Augsburger Allgemeine (Land Nord)
Menschen-Kino im Kino-Foyer
Es gibt da vom deutschen Barden der Alltagsweisheit ein Lied, das den ganzen menschlichen Gefühlskosmos in nur wenigen Zeilen durchschreitet. Es ist von Funny van Dannen, findet sich auf dem Hit-Album „Herzscheiße“und geht dann zum Beispiel so: „Während du lachst, sind viele andere traurig. / Und wenn du stirbst, werden viele einen Orgasmus haben.“Oder: „Während du schläfst, haben andere Hunger. / Und während du frühstückst, bringen andere sich um.“Oder: „Während du verliebt bist, sind andere völlig verzweifelt. / Und während du verwöhnt wirst, werden andere von Bomben zerfetzt.“Aber dann folgt immer: „Das hört sich schlimm an – ist es aber nicht ganz, / denn zum Glück gibt es die räumliche Distanz!“Die rettenden letzten drei Worte sind dann auch der Titel dieses großen Beitrags im Great German Songbook.
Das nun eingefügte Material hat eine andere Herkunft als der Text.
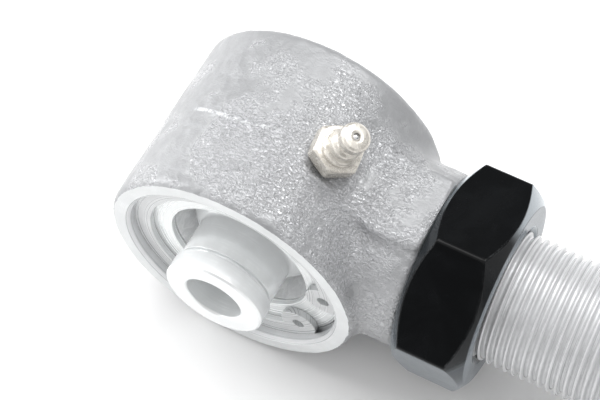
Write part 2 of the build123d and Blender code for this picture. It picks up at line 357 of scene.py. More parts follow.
def hexagon_grid(flats, ridge, low, high, face_r, bore_r, chamfer):
    """(radius rows, station rows, angles) of a hexagon whose ends are turned to round faces."""
    angles = ridge_angles()
    hexagon = np.array([hexagon_radius(a, flats, ridge) for a in angles])
    drop = np.maximum(hexagon - face_r, 0) * math.tan(chamfer)
    flat = np.zeros_like(angles)
    rows = [(flat + bore_r, flat + low), (flat + (bore_r + face_r) / 2, flat + low)]
    rows += [(flat + face_r, flat + low), (hexagon, low + drop)]
    for share in (0.25, 0.5, 0.75):
        rows.append((hexagon, flat + low + share * (high - low)))
    rows += [(hexagon, high - drop), (flat + face_r, flat + high)]
    rows += [(flat + (bore_r + face_r) / 2, flat + high), (flat + bore_r, flat + high)]
    return rows, angles


def grid_of_rows(rows, angles, axis, turn=0.0, closed=True, helix=(0, 0, 0)):
    """Points and faces of rows of (radii, stations) round an axis.

    helix is the first and last row of a thread and how many rows it climbs in a turn.
    """
    across, second, along = (np.array(v) for v in basis(axis))
    spokes = np.cos(angles + turn)[:, None] * across + np.sin(angles + turn)[:, None] * second
    points = [r[:, None] * spokes + s[:, None] * along for r, s in rows]
    count, segments = len(rows), len(angles)
    start, stop, climb = helix

    def next_turn(row):
        return min(max(row + climb, start), stop) if start <= row <= stop and climb else row

    faces = []
    for i in range(count if closed else count - 1):
        j = (i + 1) % count
        for k in range(segments - 1):
            base = (i * segments + k, i * segments + k + 1)
            faces.append((*base, j * segments + k + 1, j * segments + k))
        last = (i * segments + segments - 1, next_turn(i) * segments)
        faces.append((*last, next_turn(j) * segments, j * segments + segments - 1))
    return np.concatenate(points), faces


def helical_rows(low, high, root_r, crest_r, segments, per_turn=10):
    """Rows of a thread that follow its helix, pressed flat at both ends."""
    share = np.arange(per_turn) / per_turn
    rise = np.clip(np.abs(share - 0.5) * 2 * 1.35 - 0.12, 0, 1)
    rise = rise * rise * (3 - 2 * rise)
    angles = np.linspace(0, 2 * math.pi, segments, endpoint=False)
    lead = THREAD_PITCH * angles / (2 * math.pi)
    turns = int((high - low) / THREAD_PITCH) + 2
    rows = []
    for i in range(-per_turn, turns * per_turn):
        station = low + THREAD_PITCH * i / per_turn + lead
        radius = crest_r + (root_r - crest_r) * rise[i % per_turn]
        rows.append((np.full(segments, radius), np.clip(station, low, high)))
    return rows, angles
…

Was aber, wenn diese Trennung dann aufgehoben wird? Das ist nirgends so eindrucksvoll zu beobachten wie im Kinofoyer. Da kann aktuell etwa das alberne Volk aus dem finalen „Fack ju Göhte 3“strömen, gekreuzt von Aufgewühlten und Verstörten, die sich aus dem preisgekrönten Drama „Körper und Seele“tasten. Und von links: Ist das nun eine schwitzige Blässe, die zum blutigen Thriller „Schneemann“passt oder zum Horror von „Es“? Und von rechts: Ist das kultiviertes Debattieren darüber, ob die künstlerische Gesellschaftssatire „The Square“gelungen ist, oder Freak-Talk über die ästhetischen Anleihen von „Blade Runner 2049“oder ein Ideologie-Streit, wie realistisch das Weltuntergangsszenario in „Geostorm“nun war?
Menschen-Kino im Kino-Foyer, der Echokammer der Menschheitsdramen. Falls es denn herrschen darf. Und nicht Blockbusteroder Arthaus-Monokultur herrscht. Das wäre dann die traurigste Form der räumlichen Distanz, das Gegenteil des wahren Lebens nämlich.